- _Written exercise_: Write out exactly the lines below that run from the one containing "Continue the build123d" through the one containing "arm_rise + 2.0))])", both included, with no other lines.

- _Data for processing_:
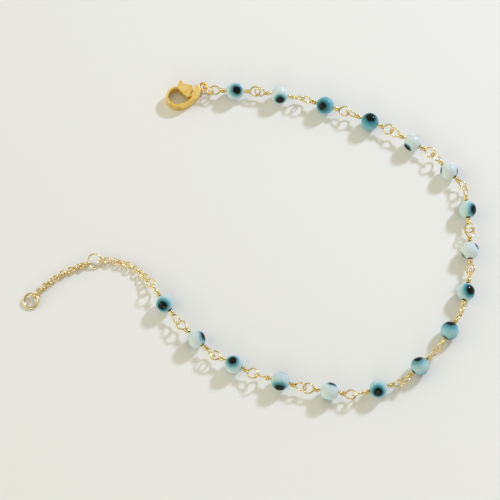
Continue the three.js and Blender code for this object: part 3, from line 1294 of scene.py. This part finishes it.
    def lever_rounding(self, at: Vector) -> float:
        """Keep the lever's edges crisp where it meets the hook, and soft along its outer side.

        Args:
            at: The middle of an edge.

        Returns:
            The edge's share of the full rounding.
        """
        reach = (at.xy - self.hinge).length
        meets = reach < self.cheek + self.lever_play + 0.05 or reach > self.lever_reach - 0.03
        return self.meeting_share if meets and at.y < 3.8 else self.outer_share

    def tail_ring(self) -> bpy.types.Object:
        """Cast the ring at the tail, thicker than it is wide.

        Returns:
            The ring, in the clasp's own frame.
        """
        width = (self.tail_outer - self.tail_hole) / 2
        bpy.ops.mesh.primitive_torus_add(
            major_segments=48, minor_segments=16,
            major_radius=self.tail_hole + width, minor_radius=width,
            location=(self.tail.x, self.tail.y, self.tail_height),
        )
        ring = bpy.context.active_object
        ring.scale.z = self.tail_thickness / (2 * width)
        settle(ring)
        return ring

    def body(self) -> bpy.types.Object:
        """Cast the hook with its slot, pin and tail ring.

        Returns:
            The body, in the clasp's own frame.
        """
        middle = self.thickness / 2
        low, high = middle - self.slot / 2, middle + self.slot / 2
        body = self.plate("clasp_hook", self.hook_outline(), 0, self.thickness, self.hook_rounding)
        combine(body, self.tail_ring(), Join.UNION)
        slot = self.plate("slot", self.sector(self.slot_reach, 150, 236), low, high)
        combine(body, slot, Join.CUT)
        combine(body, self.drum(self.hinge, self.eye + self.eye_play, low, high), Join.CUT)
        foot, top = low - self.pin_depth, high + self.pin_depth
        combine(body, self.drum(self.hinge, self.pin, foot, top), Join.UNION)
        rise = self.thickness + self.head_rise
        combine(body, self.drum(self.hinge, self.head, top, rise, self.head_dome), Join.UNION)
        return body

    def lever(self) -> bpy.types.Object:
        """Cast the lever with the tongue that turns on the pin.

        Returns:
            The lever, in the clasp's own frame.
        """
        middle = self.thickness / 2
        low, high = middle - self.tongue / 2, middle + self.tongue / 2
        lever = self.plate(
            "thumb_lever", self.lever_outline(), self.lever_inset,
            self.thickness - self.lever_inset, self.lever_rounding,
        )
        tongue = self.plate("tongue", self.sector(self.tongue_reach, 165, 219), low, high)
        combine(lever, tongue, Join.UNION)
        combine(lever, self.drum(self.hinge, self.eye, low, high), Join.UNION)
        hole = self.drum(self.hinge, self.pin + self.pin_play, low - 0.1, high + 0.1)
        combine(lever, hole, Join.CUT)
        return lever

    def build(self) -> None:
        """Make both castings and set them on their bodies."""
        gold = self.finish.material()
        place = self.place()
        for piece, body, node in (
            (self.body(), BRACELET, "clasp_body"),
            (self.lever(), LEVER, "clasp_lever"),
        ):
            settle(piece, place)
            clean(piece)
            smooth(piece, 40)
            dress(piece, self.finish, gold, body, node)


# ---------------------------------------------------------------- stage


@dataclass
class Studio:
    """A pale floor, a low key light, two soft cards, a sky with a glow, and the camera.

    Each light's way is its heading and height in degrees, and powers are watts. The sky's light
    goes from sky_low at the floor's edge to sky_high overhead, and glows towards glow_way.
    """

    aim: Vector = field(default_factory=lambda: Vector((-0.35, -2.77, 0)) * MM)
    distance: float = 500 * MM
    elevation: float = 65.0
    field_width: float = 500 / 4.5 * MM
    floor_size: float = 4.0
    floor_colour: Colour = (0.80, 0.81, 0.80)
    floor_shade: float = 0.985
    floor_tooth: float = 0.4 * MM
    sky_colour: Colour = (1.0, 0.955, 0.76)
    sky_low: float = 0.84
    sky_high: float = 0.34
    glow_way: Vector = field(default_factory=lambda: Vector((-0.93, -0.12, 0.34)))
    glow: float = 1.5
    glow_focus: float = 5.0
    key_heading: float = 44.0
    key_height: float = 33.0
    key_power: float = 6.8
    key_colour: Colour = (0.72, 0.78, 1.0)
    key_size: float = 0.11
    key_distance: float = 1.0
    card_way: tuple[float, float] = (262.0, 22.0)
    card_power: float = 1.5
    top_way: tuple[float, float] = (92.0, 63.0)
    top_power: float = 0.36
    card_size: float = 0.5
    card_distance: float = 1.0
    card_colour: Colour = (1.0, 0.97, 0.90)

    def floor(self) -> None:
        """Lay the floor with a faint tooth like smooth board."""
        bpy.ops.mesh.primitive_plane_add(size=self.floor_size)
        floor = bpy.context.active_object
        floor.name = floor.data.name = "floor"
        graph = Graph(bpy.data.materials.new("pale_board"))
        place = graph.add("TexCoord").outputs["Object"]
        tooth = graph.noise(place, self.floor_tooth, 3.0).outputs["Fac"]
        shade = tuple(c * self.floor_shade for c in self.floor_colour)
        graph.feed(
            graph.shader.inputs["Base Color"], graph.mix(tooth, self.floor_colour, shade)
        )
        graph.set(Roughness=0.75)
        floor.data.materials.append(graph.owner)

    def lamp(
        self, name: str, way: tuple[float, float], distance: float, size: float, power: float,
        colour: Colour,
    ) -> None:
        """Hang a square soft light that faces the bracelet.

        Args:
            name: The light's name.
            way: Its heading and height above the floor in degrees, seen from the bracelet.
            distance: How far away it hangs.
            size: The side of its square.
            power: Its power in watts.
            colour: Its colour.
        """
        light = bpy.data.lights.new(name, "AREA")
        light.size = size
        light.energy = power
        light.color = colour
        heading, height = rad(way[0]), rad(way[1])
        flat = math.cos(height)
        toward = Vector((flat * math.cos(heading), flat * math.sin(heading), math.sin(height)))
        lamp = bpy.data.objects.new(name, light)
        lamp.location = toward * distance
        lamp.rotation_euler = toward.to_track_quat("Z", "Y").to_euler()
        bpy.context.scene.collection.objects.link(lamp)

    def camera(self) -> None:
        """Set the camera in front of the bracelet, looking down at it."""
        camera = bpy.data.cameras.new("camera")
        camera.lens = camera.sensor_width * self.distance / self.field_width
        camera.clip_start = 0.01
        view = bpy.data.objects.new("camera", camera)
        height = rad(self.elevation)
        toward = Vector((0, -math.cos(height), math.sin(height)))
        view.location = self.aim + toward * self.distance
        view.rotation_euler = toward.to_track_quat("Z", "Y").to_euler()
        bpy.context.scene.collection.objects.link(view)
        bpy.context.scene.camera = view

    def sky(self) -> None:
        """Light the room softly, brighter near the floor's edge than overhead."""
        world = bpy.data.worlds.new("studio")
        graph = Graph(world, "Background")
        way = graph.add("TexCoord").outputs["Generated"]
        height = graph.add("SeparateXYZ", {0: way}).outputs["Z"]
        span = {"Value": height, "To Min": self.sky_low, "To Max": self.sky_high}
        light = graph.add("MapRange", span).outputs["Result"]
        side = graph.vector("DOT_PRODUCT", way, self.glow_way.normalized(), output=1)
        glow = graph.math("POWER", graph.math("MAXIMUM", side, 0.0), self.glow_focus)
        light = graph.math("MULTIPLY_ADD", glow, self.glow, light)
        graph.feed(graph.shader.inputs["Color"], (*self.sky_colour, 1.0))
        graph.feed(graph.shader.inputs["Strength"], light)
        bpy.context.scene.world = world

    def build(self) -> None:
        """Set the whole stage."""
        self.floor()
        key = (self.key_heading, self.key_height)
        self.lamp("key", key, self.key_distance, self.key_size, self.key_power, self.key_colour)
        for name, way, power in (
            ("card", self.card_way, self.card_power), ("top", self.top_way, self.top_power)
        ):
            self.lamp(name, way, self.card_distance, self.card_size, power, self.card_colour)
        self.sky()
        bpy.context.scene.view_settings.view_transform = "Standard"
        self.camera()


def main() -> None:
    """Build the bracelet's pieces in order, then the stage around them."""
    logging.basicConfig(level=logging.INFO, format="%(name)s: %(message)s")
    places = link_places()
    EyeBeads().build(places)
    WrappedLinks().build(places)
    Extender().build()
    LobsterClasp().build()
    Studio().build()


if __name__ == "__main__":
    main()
* * *
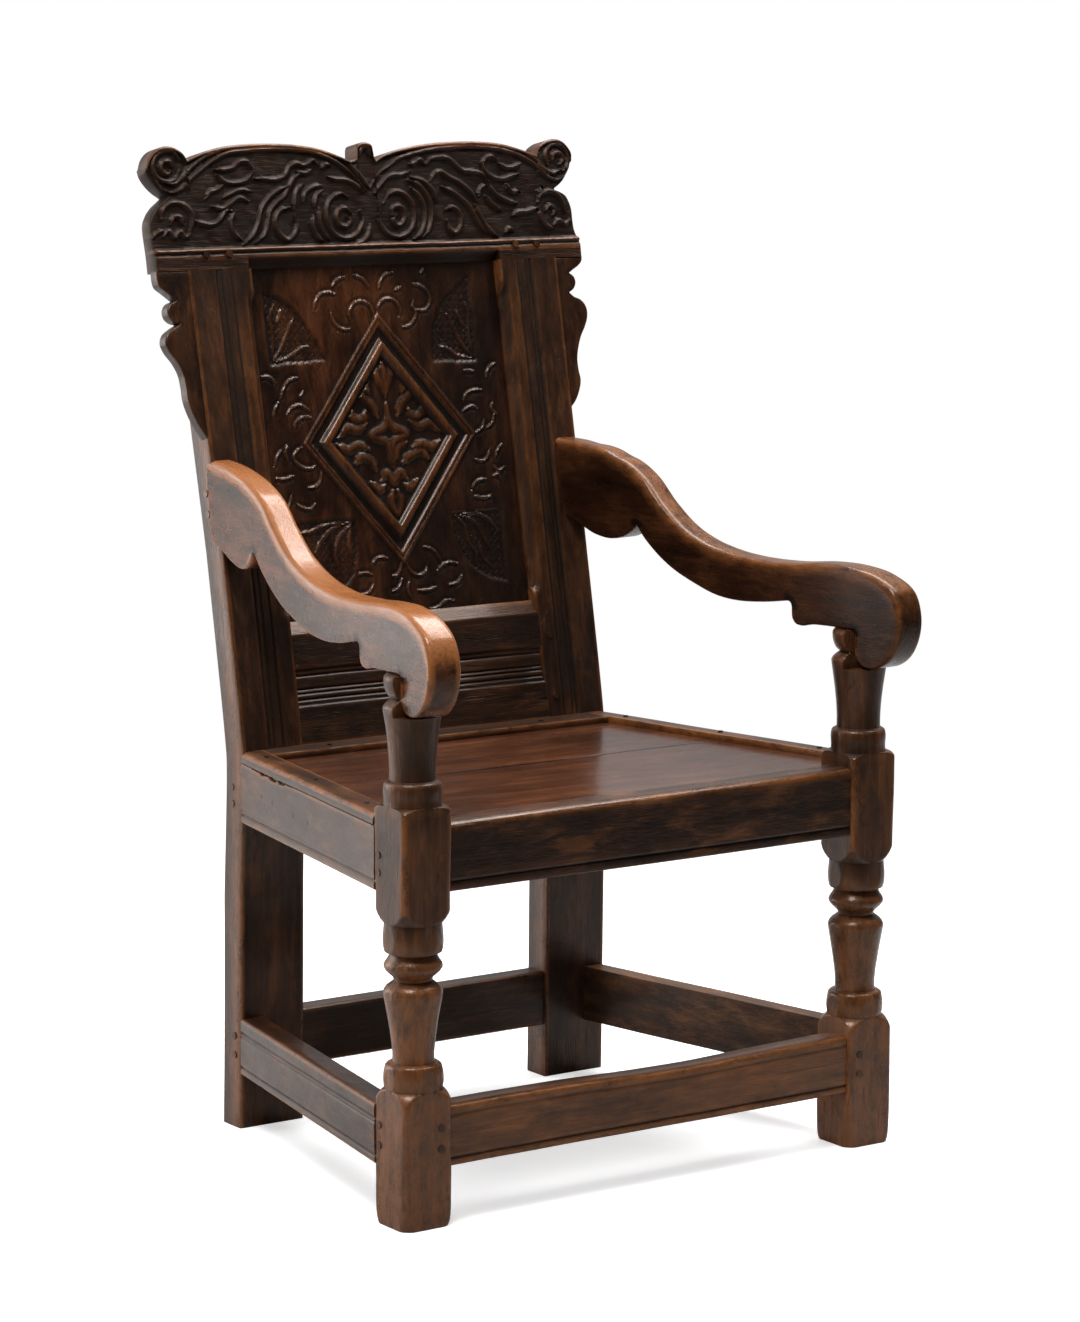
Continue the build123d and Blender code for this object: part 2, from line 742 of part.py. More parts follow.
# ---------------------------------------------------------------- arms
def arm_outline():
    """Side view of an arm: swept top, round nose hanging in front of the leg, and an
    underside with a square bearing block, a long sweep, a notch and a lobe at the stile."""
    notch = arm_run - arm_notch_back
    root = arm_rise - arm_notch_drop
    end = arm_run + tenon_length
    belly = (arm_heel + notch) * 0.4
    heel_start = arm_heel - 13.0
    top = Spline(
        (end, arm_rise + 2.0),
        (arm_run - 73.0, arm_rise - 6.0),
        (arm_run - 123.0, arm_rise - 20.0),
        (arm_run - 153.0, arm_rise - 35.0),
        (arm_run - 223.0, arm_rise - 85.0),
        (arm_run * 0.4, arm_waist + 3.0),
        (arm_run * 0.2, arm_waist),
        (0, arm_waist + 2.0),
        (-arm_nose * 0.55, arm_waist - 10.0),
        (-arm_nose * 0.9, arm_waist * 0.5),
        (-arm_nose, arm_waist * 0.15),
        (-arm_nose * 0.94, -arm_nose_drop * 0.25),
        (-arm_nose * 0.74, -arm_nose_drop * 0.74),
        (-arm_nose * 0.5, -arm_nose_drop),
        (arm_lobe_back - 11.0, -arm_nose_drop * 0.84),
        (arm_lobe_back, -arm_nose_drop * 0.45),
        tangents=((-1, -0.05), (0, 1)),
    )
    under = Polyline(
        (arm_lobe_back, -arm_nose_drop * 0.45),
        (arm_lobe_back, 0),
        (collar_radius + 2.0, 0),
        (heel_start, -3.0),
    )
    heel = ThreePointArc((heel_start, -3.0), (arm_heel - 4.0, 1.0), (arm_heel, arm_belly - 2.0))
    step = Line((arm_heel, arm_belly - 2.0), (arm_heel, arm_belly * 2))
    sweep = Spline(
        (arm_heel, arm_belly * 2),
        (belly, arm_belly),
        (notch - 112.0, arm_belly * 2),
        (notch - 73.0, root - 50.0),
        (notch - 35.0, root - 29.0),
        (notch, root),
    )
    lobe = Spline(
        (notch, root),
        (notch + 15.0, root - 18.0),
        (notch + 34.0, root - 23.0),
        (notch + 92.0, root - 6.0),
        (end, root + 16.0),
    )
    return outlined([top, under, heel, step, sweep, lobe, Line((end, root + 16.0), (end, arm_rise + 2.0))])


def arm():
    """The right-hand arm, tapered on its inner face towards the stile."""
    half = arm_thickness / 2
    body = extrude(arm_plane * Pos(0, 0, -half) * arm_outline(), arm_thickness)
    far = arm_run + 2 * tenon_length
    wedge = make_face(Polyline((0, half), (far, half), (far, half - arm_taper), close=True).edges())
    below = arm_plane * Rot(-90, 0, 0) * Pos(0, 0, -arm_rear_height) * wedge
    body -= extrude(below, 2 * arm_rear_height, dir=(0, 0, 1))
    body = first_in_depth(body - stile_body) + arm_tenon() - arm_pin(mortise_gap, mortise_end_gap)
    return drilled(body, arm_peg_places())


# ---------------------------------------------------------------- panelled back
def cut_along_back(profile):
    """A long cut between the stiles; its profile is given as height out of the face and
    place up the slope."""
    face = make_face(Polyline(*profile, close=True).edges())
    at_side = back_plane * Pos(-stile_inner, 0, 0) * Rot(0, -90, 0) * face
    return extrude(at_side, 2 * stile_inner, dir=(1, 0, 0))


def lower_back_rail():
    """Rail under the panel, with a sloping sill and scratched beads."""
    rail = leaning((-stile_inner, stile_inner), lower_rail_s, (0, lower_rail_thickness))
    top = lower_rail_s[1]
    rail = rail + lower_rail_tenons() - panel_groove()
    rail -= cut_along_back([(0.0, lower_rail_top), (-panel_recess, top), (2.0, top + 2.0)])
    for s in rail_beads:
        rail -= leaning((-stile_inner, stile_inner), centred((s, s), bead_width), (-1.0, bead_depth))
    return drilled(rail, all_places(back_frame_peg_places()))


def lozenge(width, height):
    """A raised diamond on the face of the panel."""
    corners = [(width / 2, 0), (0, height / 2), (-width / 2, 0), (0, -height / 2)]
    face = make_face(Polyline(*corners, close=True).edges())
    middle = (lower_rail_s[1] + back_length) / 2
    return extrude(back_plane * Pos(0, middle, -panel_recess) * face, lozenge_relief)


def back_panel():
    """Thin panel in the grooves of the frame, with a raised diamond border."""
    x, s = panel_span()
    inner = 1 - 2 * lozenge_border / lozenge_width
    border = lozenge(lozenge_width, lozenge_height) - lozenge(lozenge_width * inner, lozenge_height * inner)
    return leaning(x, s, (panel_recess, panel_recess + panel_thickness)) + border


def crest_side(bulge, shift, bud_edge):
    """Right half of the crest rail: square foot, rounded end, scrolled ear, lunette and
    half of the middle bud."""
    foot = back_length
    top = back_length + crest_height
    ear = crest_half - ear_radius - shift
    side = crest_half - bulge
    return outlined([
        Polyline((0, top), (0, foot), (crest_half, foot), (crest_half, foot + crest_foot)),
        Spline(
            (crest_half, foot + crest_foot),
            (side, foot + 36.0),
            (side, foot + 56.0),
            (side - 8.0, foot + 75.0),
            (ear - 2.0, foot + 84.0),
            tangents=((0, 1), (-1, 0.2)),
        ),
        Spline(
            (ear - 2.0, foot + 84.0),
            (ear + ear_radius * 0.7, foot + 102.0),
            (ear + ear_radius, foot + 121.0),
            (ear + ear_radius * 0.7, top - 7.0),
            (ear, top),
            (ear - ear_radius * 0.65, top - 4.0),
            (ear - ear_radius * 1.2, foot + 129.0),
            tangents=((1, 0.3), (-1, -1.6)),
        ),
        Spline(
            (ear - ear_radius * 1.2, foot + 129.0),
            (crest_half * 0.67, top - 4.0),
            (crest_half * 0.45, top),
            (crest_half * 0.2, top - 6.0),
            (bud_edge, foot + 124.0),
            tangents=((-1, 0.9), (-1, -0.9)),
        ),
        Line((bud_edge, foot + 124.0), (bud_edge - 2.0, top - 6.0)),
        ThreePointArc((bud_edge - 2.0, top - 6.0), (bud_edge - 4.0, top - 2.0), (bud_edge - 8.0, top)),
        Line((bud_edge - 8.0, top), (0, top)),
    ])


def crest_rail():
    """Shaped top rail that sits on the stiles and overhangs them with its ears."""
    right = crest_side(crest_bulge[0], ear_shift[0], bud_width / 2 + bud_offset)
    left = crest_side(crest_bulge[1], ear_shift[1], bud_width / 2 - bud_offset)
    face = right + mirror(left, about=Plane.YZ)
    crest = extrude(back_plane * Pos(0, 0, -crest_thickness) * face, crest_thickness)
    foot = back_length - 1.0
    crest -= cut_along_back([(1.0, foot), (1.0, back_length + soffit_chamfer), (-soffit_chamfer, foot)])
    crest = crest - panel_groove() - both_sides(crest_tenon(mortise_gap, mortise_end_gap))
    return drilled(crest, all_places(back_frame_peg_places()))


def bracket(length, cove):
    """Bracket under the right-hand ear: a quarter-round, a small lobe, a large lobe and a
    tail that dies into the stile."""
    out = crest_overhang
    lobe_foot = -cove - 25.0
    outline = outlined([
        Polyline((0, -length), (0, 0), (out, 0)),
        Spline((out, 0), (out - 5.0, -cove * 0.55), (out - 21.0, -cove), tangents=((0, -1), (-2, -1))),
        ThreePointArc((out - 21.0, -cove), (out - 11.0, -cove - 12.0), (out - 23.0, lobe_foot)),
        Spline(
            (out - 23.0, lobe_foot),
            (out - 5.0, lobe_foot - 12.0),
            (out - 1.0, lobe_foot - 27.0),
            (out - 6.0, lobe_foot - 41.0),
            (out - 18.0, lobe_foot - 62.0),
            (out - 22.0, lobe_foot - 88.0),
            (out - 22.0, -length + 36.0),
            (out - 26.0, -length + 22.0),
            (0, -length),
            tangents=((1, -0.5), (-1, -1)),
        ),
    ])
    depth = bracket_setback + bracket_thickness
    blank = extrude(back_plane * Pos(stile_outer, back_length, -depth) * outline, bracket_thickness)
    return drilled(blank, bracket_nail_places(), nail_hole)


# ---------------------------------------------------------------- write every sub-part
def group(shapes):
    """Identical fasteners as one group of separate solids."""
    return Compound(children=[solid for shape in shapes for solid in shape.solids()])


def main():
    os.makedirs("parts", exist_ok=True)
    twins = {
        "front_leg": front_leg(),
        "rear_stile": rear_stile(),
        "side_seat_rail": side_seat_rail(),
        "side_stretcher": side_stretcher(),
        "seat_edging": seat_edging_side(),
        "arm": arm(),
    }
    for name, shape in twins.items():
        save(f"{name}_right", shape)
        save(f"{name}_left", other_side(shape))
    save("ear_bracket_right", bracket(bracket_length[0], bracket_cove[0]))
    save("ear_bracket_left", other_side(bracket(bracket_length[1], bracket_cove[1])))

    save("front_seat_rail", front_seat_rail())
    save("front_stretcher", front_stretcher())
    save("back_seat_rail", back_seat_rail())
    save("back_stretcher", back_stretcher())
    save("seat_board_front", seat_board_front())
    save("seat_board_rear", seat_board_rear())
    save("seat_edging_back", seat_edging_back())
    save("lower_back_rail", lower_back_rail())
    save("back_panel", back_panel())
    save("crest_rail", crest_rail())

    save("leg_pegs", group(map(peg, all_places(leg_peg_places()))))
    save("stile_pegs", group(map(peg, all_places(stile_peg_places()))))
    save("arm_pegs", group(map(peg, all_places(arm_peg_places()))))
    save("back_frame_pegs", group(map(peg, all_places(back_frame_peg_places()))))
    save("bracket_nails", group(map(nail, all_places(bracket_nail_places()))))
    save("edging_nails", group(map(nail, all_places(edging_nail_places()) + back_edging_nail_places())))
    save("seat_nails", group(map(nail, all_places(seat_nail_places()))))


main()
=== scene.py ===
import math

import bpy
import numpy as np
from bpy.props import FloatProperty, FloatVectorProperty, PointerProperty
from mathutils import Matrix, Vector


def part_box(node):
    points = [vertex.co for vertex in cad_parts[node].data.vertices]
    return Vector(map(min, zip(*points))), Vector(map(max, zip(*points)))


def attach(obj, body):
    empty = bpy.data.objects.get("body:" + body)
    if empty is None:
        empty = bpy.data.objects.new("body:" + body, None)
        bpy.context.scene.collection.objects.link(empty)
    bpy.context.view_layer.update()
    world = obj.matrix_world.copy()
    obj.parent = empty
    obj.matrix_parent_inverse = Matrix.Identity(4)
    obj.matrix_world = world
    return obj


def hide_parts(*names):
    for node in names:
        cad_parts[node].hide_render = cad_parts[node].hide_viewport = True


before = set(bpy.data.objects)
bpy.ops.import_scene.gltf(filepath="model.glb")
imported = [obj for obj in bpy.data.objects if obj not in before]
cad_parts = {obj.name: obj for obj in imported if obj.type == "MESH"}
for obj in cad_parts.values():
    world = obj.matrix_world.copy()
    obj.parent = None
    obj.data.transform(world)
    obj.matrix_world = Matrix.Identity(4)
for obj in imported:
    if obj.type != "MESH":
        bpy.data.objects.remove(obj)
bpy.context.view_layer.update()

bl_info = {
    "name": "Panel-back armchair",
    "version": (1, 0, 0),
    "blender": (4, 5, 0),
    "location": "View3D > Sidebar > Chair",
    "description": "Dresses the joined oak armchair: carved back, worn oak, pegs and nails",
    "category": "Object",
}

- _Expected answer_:
Continue the build123d and Blender code for this object: part 2, from line 742 of part.py. More parts follow.
# ---------------------------------------------------------------- arms
def arm_outline():
    """Side view of an arm: swept top, round nose hanging in front of the leg, and an
    underside with a square bearing block, a long sweep, a notch and a lobe at the stile."""
    notch = arm_run - arm_notch_back
    root = arm_rise - arm_notch_drop
    end = arm_run + tenon_length
    belly = (arm_heel + notch) * 0.4
    heel_start = arm_heel - 13.0
    top = Spline(
        (end, arm_rise + 2.0),
        (arm_run - 73.0, arm_rise - 6.0),
        (arm_run - 123.0, arm_rise - 20.0),
        (arm_run - 153.0, arm_rise - 35.0),
        (arm_run - 223.0, arm_rise - 85.0),
        (arm_run * 0.4, arm_waist + 3.0),
        (arm_run * 0.2, arm_waist),
        (0, arm_waist + 2.0),
        (-arm_nose * 0.55, arm_waist - 10.0),
        (-arm_nose * 0.9, arm_waist * 0.5),
        (-arm_nose, arm_waist * 0.15),
        (-arm_nose * 0.94, -arm_nose_drop * 0.25),
        (-arm_nose * 0.74, -arm_nose_drop * 0.74),
        (-arm_nose * 0.5, -arm_nose_drop),
        (arm_lobe_back - 11.0, -arm_nose_drop * 0.84),
        (arm_lobe_back, -arm_nose_drop * 0.45),
        tangents=((-1, -0.05), (0, 1)),
    )
    under = Polyline(
        (arm_lobe_back, -arm_nose_drop * 0.45),
        (arm_lobe_back, 0),
        (collar_radius + 2.0, 0),
        (heel_start, -3.0),
    )
    heel = ThreePointArc((heel_start, -3.0), (arm_heel - 4.0, 1.0), (arm_heel, arm_belly - 2.0))
    step = Line((arm_heel, arm_belly - 2.0), (arm_heel, arm_belly * 2))
    sweep = Spline(
        (arm_heel, arm_belly * 2),
        (belly, arm_belly),
        (notch - 112.0, arm_belly * 2),
        (notch - 73.0, root - 50.0),
        (notch - 35.0, root - 29.0),
        (notch, root),
    )
    lobe = Spline(
        (notch, root),
        (notch + 15.0, root - 18.0),
        (notch + 34.0, root - 23.0),
        (notch + 92.0, root - 6.0),
        (end, root + 16.0),
    )
    return outlined([top, under, heel, step, sweep, lobe, Line((end, root + 16.0), (end, arm_rise + 2.0))])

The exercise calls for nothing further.